Stick to the recipe:
A basic rule of thumb is not to change the liquid measurements in most slow cooker recipes, since they won’t evaporate the way they do on the stove top.

Cut & Layer it properly:
Since ingredients cook at different temperature, make sure that you cut all vegetables into the appropriate sizes and layer the foods as specified in the recipe you are following.

Have Fun!
Experiment with gluten and allergen-free slow cooker recipes that can be found in many cookbooks, and on line. Some of my favorites that can be found on include: Chicken Cacciatore and Pasta Sauce.
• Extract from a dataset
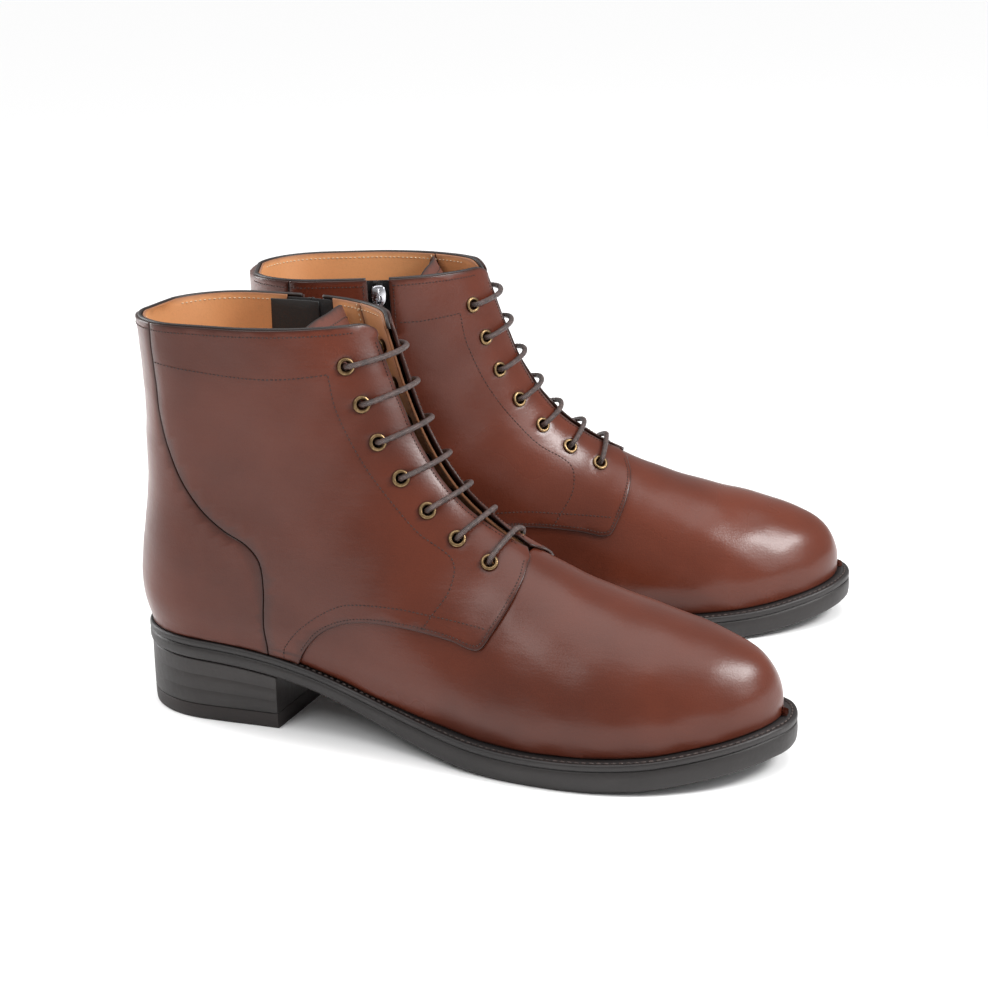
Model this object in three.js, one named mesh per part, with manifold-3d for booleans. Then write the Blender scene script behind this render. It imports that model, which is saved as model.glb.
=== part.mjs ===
// A pair of lace-up derby ankle boots with a zip on the inner side of each ankle.
// Millimetres. +X points to the toes, +Y to the wearer's left, +Z up, soles on Z = 0.
// Each boot is made as a right boot in its own frame: x runs from the heel to the toe,
// negative y is the outer (lateral) side, positive y the inner (medial) side.
// The left boot is its mirror image.
import * as THREE from 'three';
import { mergeVertices } from 'three/addons/utils/BufferGeometryUtils.js';
import Module from 'manifold-3d';

const wasm = await Module();
wasm.setup();

// ---- overall sizes -------------------------------------------------------------------
const UPPER_LENGTH = 300;      // heel curve to toe, along x
const GIRTH = 0.96;            // width of the last against its drawn widths
const SHAFT_HEIGHT = 184;      // top line above the floor
const STANDARD_LENGTH = 300;   // length the side-view curves below are drawn for
const LAST_INSET = 2;          // the last lies this far inside the drawn outline
const CLEARANCE = 0.3;         // gap between stacked layers and neighbouring panels

// ---- thicknesses ---------------------------------------------------------------------
const VAMP_LEATHER = 1.4;
const QUARTER_LEATHER = 1.3;
const LINING_LEATHER = 1.0;
const FACING_LEATHER = 1.3;
const STAY_TAPE = 0.6;
const TONGUE_LEATHER = 1.6;
const WELT_THICKNESS = 3;
const OUTSOLE_FOREFOOT = 9.5;
const OUTSOLE_HEEL = 6;
const TOP_PIECE_THICKNESS = 7;
const INSOLE_THICKNESS = 2.5;
const SOCK_THICKNESS = 1;
const INSOLE_GAP = 2.7;        // insole inside the lining all round

// ---- sole edges ----------------------------------------------------------------------
const WELT_REACH_FORE = 5.5;   // welt beyond the upper round the forefoot
const WELT_REACH_HEEL = 2.5;    // welt beyond the upper round the heel
const WELT_INSIDE = 8;         // welt inner edge, inward of the upper
const HEEL_INSET = 0.8;        // heel block inside the sole edge
const BREAST_X = 78;           // front face of the heel
const SHANK_WIDTH = 14;
const SHANK_THICKNESS = 1.2;
const SHANK_DROP = 4;          // the shank's flat seat below the welt's underside, per unit of room

// ---- lacing --------------------------------------------------------------------------
const EYELET_BORE = 2.1;       // inside radius of the eyelet
const EYELET_WALL = 0.5;
const FLANGE_WIDTH = 1.2;      // visible ring, beyond the barrel
const FLANGE_THICKNESS = 0.7;
const LACE_RADIUS = 1.15;
const LACE_TAIL = 14;          // loose end hidden behind the facing

// ---- zip -----------------------------------------------------------------------------
const ZIP_TOP_X = 70;          // zip centre line at the top line
const ZIP_BOTTOM_X = 75;       // and at its bottom stop
const ZIP_BOTTOM_Z = 60;
const ZIP_SLOT = 5;            // half width of the opening in the leather
const TAPE_HALF = 12;          // half width of the zip tape
const TEETH_HALF = 2.2;        // half width of the closed chain of teeth
const TEETH_HEIGHT = 1.4;
const GUARD_HALF = 15;
const SLIDER_LENGTH = 10;
const SLIDER_HALF = 3.6;
const SLIDER_THICKNESS = 1.8;
const CHAIN_DIP = 0.7;         // chain's flat face inside the curve of the last, at the slider
const PULL_LENGTH = 18;
const PULL_HALF = 2.2;
const PULL_THICKNESS = 1;
const PULL_HEAD = 0.8;         // pull beyond its pin
const PULL_KNUCKLE = 0.7;      // pull's round head outside its pin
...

Keep it one-half full… or one-half empty:
Any way you look at it, make sure that your slow-cooker is at least one-half to two-thirds full. If it is too full, your meal may bubble over to your counter, and if it is not full enough, the meal will not cook properly.

Keep a lid on it:
Lifting up the lid to sneak a peek can add up to 20 minutes to your cooking time. Stirring is not required for slow cooking. So, just sit back, relax and let the appliance do the rest! And remember…  no peeking!

Too much liquid:
Because moisture is retained during slow cooking you may end up with too much liquid at the end of the cooking time. Either you can pour some out once the cooking is done, or remove the cover and turn up the heat the last 20-30 minutes of cooking time to thicken up the stock.

With so much on your plate everyday, you’ll soon find that slow cooker meals are a perfect solution for those of us living in the fast lane! Enjoy!